Kids Separated At The Border Are Being Held All Over The U.S. & The Outlook Is Bleak

by Hannah Golden
Joe Raedle/Getty Images News/Getty Images

Concerns have been mushrooming this week about the fate of children who have been detained under President Donald Trump's immigration crackdown. Throughout the week, as the practice of separating families at the border was met with condemnation worldwide, many began asking where the migrant children are being held as a result of the policy. Now, details are emerging as to their whereabouts.

The children have been separated under a new "zero-tolerance" policy rolled out by the Trump administration in early April that prosecutes anyone who enters the country illegally. The policy has led to a rapid uptick in children being separated from their parents, contributing to what is now more than 11,000 unaccompanied minor children in the U.S. The influx has prompted a housing shortage for shelters.

Though Trump reversed course on Thursday, June 21, moving to discontinue the practice of separating families, attention is being turned to where the migrant kids already separated under the policy are located, and what might happen to them next. Per a June 21 report by The New York Times, migrant children are being sent to shelters thousands of miles away in New York, California, Oregon, and Florida. CNN confirmed that children have been transferred to facilities in these states, as well as ones in Michigan, South Carolina, and Virginia. Per the Times, there are about 100 shelters across 17 states in this housing system, initially designed to accommodate children who arrived in the U.S. alone.

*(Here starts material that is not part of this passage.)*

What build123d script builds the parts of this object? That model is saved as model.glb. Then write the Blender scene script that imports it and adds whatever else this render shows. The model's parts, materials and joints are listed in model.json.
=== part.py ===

In addition to these shelters, the Pentagon says that military bases are now being prepared to house the massive influx of children needing temporary shelter thanks to the new policy. According to a Pentagon memo to Congress obtained by The Associated Press, four military bases will house up to 20,000 children.

More than 2,300 children, as the most recent reports by the Department of Homeland Security (DHS) show, have been separated from their parents since the policy's implementation in early April. As AP reported earlier this week, the Trump administration has set up at least three "tender age" shelters to accommodate the quantity of toddlers and infants who'd been taken from their parents and placed in the custody of U.S. authorities.

Federal prosecution for unauthorized border crossing means that offenders must await the proceedings of a criminal case, and must be held separate of their children while they do so. Because of this, children — many of them under the age of 12 — have to be kept in separate detention centers away from their parents. This is the key difference between Trump's policy and President Barack Obama's policy on immigration; while the Obama administration prosecuted only about 21 percent of cases between 2010 and 2016, per The Washington Post, and made exceptions for those traveling with children to avoid separation, the Trump administration is now enforcing prosecution of all immigrants, no exceptions. As Attorney General Jeff Sessions warned on May 7, about a month after rolling out the policy, families crossing the border illegally would not be exempt from the rule and could expect to be separated.

It's a complicated process to track what happens to a child who arrives in the country without authorization. When someone crosses the border illegally with a child, immigration agencies under the DHS may refer that individual to the Department of Justice (DOJ) for prosecution. If the government decides to pursue a criminal case, as mentioned above, the child must be detained separately of the adult. But by law, they cannot be held in immigration detention facilities for longer than 72 hours. In this case, the child is sent to the Department of Health and Human Services (HHS) Office of Refugee Resettlement (ORR), which also accepts all minors who arrive in the country on their own. Children in this program, in the 2017 fiscal year, were held an average of 41 days before being released to a sponsor (usually a direct relative). Now, that reunification process is taking a lot longer, thanks to the appointment of new ORR director Scotty Lloyd, who requires his approval before releasing children, as Newsweek reported in May. As a result, some children are being held more than a year, according to the New York Civil Liberties Union.

Trump's executive order issued Thursday mandates that families be held together in detention while cases are pending, but the Justice Department clarified that this does not mean it will let up on its prosecution-for-all policy. Additionally, it remains unclear how the administration will reunite families that had already been separated under the policy.